Thursday, October 14, 2010

Type Inference, In and Out of Context

Our reading group read the 2010 MSFP paper Type Inference In Context by Adam Gundry, Conor McBride, and James McKinna (ACM link). This was mostly because not all of us went to ICFP and not all of us that went to ICFP saw that MSFP talk (I was at HLPP and others were at WMM, IIRC man there are lots of acronyms in this sentence.)

Anyway, the people that went to the MSFP talk really liked the talk, so we read the paper. Some of it was confusing because state monad is not my native language. To understand it better, I re-implemented it in ML after the reading group. William and I then got into a discussion about how he had written a trying-to-be-very-clean implementation of the imperative type inference algorithm for MinML, so I adapted the algorithm further to the larger MinML language, and then adapted Williams code so that it ran in parallel with mine.
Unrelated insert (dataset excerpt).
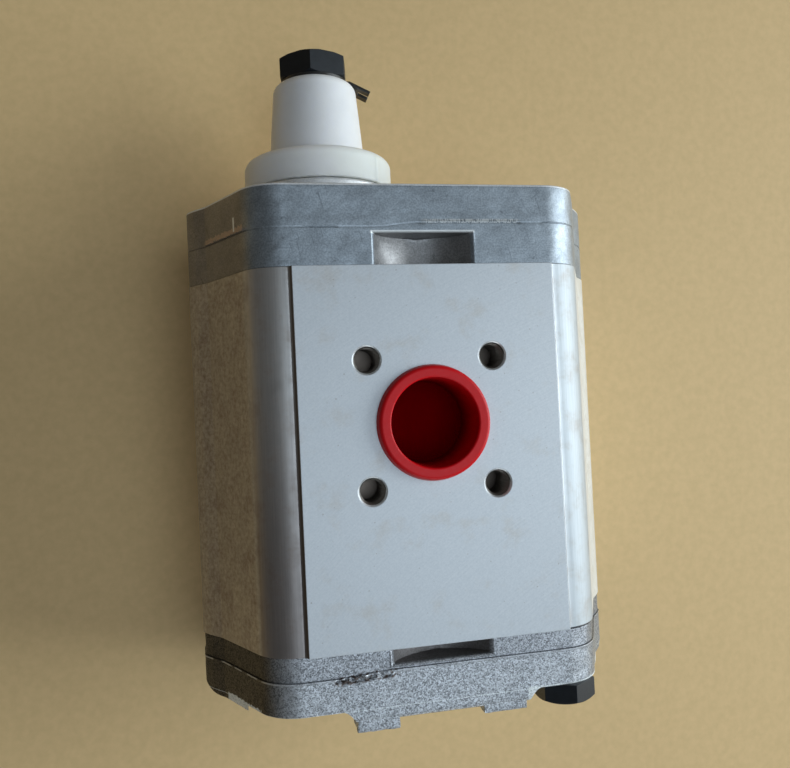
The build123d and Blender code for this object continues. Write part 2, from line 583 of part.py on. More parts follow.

And then I decided I wanted to throw the whole thing on my door as a parallel-corpus sort of thing.

The result is an impossibly sized PDF poster that I can turn into 6 tabloid sheets and put on my door, titled "Type Inference, In & Out of Context." It isn't aimed at being particularly introductory, but if you have read the MSFP paper it may be helpful as a guide to ML transfer, and I found the comparison to the imperative version of type inference quite enlightening.

There's a secondary interesting question here: what are good ways to present large pieces of literate code for dissemination? I kind of like this narrated poster form, especially for parallel corpuses, and I like literate Twelf things like the page on lax logic, but because I haven't had a lot of feedback and haven't been a reader of a lot of these sorts of things, I don't know how good I am at pulling it off. I'd appreciate feedback!

[Update Nov 18, 2010] Michael Sullivan notes that one aspect of "good ways to present large pieces of literate code" is actually providing the code so it doesn't have to be ineffectually cut and pasted from a pdf. The code is available in three files: typebase.sml (the language definition, snoc lists, and cons lists), typenoctx.sml (the imperative algorithm), and typeinctx.sml (the pure algorithm).